Distribution turns a private script into a supply-chain responsibility. Consumers need reproducible builds, version compatibility, integrity, permissions, data behavior, configuration, upgrade notes, and removal instructions.
Prepare the Package Contract
Publish:
- supported runtime, MCP protocol, and SDK versions;
- capabilities and side effects;
- required credentials/scopes and network destinations;
- configuration schema and safe defaults;
- data sent, stored, logged, and retained;
- install, health check, update, rollback, and uninstall steps;
- security reporting and support owner;
- changelog and compatibility policy.
Exclude .env, fixtures with real data, logs, build caches, and local config. Pin dependencies with a lockfile, generate a software bill of materials where appropriate, scan dependencies, and build in CI from a tagged commit.
Version by Contract Change
Breaking schema, permission, behavior, or configuration changes require an explicit compatibility decision. Do not silently add a write tool in a patch release. Consumers should review capability and scope changes before upgrade.
Sign releases or use registry provenance features where supported. Publish checksums/artifacts through an owned organization account with recovery and multi-factor controls.
Worked Example
A Lahore agency packages a read-only catalog server. CI runs tests, builds a minimal artifact, checks for secrets, creates an SBOM, and publishes from a protected tag. README lists one read tool, fixture-free installation, expected environment variable names, and exact uninstall.
Version 1.1 adds an optional resource without new credentials. A future draft-write capability is planned as a new reviewed release and separate scope, not slipped into 1.1.1.
The release record links test evidence, source commit, dependency inventory, reviewer, and the exact artifact consumed by the clean-install test.
Failure Cases to Diagnose
- Package contains
.env: remove, revoke, and scan history/artifacts. - Floating dependencies: lock and monitor.
- Install script performs hidden network action: minimize and document.
- No compatibility matrix: consumers cannot upgrade safely.
- Personal registry owner: move to organization control.
- Uninstall leaves credentials/service: document complete removal.
🇵🇰 Pakistan Angle
Pakistani freelancers should contractually define maintenance, hosting, third-party costs, incident response, and handover.
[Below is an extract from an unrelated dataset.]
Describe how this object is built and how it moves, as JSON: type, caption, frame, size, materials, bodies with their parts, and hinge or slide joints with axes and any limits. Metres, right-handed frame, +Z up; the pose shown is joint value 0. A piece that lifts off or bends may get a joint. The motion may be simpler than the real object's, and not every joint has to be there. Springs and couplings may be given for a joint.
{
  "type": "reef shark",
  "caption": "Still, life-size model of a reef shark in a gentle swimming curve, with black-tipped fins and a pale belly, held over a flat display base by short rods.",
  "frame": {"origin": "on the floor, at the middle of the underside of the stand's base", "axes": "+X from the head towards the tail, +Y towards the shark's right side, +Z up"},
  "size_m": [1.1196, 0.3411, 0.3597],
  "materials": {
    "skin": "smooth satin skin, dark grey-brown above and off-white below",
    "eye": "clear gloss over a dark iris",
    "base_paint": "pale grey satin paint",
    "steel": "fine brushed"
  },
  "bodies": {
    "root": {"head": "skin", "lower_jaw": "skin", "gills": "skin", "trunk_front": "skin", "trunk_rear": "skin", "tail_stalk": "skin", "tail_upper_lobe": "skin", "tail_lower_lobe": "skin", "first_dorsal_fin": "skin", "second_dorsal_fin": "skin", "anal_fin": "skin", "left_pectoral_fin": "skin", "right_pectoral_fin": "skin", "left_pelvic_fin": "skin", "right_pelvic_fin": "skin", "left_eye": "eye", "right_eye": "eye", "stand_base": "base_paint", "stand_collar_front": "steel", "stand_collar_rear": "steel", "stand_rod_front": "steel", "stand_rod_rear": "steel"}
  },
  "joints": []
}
The client must own production accounts and recovery—not depend on the seller’s personal registry or email.
Price the actual lifecycle in PKR: discovery, build, review, hosting, monitoring, updates, and support. Do not sell an unsupported zip as “production AI infrastructure.”
Hands-On Exercise
- Create the package contract and threat review.
- Add CI tests, secret scan, SBOM, and artifact build.
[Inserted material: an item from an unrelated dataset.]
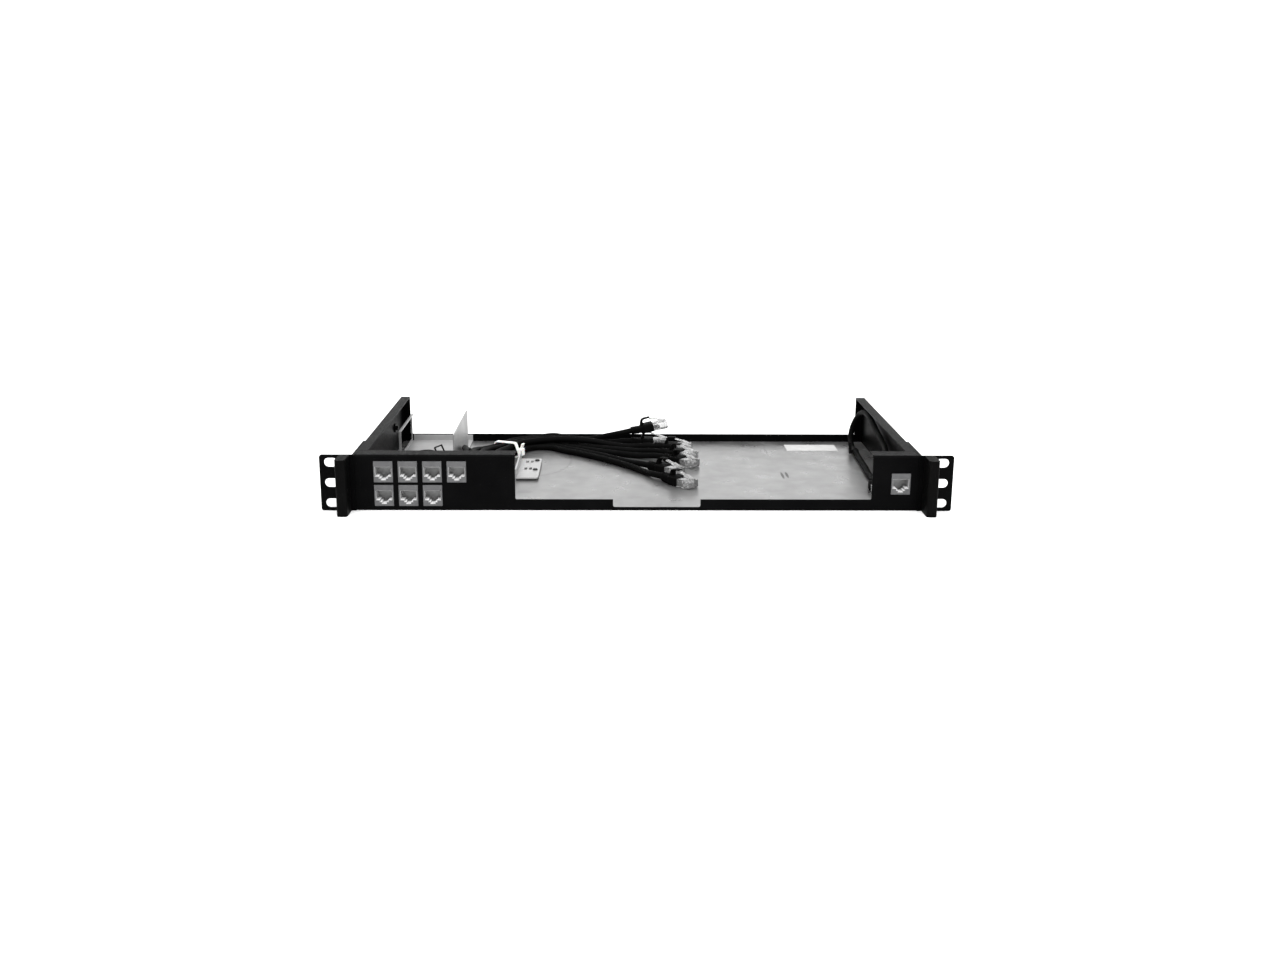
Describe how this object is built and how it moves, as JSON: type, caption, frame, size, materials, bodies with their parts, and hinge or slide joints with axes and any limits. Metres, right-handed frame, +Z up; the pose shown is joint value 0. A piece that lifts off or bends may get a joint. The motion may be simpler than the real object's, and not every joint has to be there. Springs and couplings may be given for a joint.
{
  "type": "firewall appliance rack-mount kit",
  "caption": "Rack-mount tray for a desktop firewall: sheet-metal frame with ears and grips, front network couplers, patch leads with latching plugs, power-supply cradle and an open bay.",
  "frame": {"origin": "centre of the footprint, on the surface that the tray stands on", "axes": "+X to the viewer's right along the rack width, +Y to the rear, +Z up"},
  "size_m": [0.4826, 0.248, 0.0437],
  "materials": {
    "black_paint": "fine-textured black powder coat",
    "grip_black": "moulded, lightly grained",
    "galvanised": "bare zinc-coated sheet, faint spangle",
    "screw_black": "black oxide",
    "screw_zinc": "zinc plate",
    "clip_black": "moulded nylon",
    "label_white": "coated paper label, blank",
    "coupler_shell": "satin grey",
    "coupler_insert": "moulded",
    "contact_gold": "gold flash",
    "plug_clear": "clear polycarbonate",
    "boot_black": "soft moulded",
    "lead_black": "satin jacket",
    "tie_white": "natural nylon"
  },
  "bodies": {
    "root": {"floor_plate": "galvanised", "front_panel": "black_paint", "side_wall_left": "black_paint", "side_wall_right": "black_paint", "rear_lip": "black_paint", "ear_left": "black_paint", "ear_right": "black_paint", "grip_left": "grip_black", "grip_right": "grip_black", "ear_screws": "screw_black", "grip_screws": "screw_black", "frame_rivets": "screw_zinc", "psu_cradle": "galvanised", "divider_plate": "galvanised", "cradle_screws": "screw_zinc", "cable_clip": "clip_black", "wall_clip": "clip_black", "device_bracket": "galvanised", "bracket_screws": "screw_black", "floor_label": "label_white", "coupler_1": "coupler_shell", "coupler_2": "coupler_shell", "coupler_3": "coupler_shell", "coupler_4": "coupler_shell", "coupler_5": "coupler_shell", "coupler_6": "coupler_shell", "coupler_7": "coupler_shell", "coupler_console": "coupler_shell", "coupler_inserts": "coupler_insert", "coupler_contacts": "contact_gold", "rear_plugs": "plug_clear", "rear_boots": "boot_black", "lead_1": "lead_black", "lead_2": "lead_black", "lead_3": "lead_black", "lead_4": "lead_black", "lead_5": "lead_black", "lead_6": "lead_black", "lead_7": "lead_black", "lead_console": "lead_black", "plug_1": "plug_clear", "plug_2": "plug_clear", "plug_3": "plug_clear", "plug_4": "plug_clear", "plug_5": "plug_clear", "plug_6": "plug_clear", "plug_7": "plug_clear", "plug_console": "plug_clear", "free_boots": "boot_black", "plug_contacts": "contact_gold", "bundle_tie": "tie_white", "lead_tie": "clip_black"},
    "latch_1": {"latch_1": "plug_clear"},
    "latch_2": {"latch_2": "plug_clear"},
    "latch_3": {"latch_3": "plug_clear"},
    "latch_4": {"latch_4": "plug_clear"},
    "latch_5": {"latch_5": "plug_clear"},
    "latch_6": {"latch_6": "plug_clear"},
    "latch_7": {"latch_7": "plug_clear"},
    "latch_console": {"latch_console": "plug_clear"}
  },
  "joints": [
    {"name": "latch_1_press", "type": "hinge", "parent": "root", "child": "latch_1", "pos_m": [0.0283, 0.104, 0.0098], "axis": [0, -1, 0], "range_deg": [0, 9], "stiffness_Nm_per_rad": 0.05},
    {"name": "latch_2_press", "type": "hinge", "parent": "root", "child": "latch_2", "pos_m": [0.02665, 0.10365, 0.02676], "axis": [0.1045, -0.9945, 0], "range_deg": [0, 9], "stiffness_Nm_per_rad": 0.05},
    {"name": "latch_3_press", "type": "hinge", "parent": "root", "child": "latch_3", "pos_m": [0.04933, 0.08038, 0.0098], "axis": [-0.1392, -0.9903, 0], "range_deg": [0, 9], "stiffness_Nm_per_rad": 0.05},
    {"name": "latch_4_press", "type": "hinge", "parent": "root", "child": "latch_4", "pos_m": [0.05155, 0.04914, 0.0098], "axis": [-0.4226, -0.9063, 0], "range_deg": [0, 9], "stiffness_Nm_per_rad": 0.05},
    {"name": "latch_5_press", "type": "hinge", "parent": "root", "child": "latch_5", "pos_m": [0.03587, -0.00634, 0.0098], "axis": [-0.6157, -0.788, 0], "range_deg": [0, 9], "stiffness_Nm_per_rad": 0.05},
    {"name": "latch_6_press", "type": "hinge", "parent": "root", "child": "latch_6", "pos_m": [0.04993, 0.02174, 0.0098], "axis": [-0.6428, -0.766, 0], "range_deg": [0, 9], "stiffness_Nm_per_rad": 0.05},
    {"name": "latch_7_press", "type": "hinge", "parent": "root", "child": "latch_7", "pos_m": [0.04409, -0.04709, 0.0098], "axis": [-0.7071, -0.7071, 0], "range_deg": [0, 9], "stiffness_Nm_per_rad": 0.05},
    {"name": "latch_console_press", "type": "hinge", "parent": "root", "child": "latch_console", "pos_m": [0.19314, -0.0693, 0.0098], "axis": [-0.9986, 0.0523, 0], "range_deg": [0, 9], "stiffness_Nm_per_rad": 0.05}
  ]
}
- Publish to a private test registry or local package store.
- Install from clean environment, then uninstall.
- Simulate a breaking capability change.
Completion Rubric
- Artifact is reproducible and contains no secret/data.
- Capabilities, scopes, destinations, and data behavior are documented.
- Compatibility and changelog policy exist.
- Release ownership and recovery are organizational.
- Upgrade/rollback/uninstall are tested.
- Client handover covers operations and cost.
Sources
- npm Docs — Generating provenance statements
- GitHub Docs — Artifact attestations
- OWASP — Software Component Verification Standard
Key takeaway: distribute an MCP server as a governed software product with reproducible artifacts, explicit permissions, version contracts, and complete removal.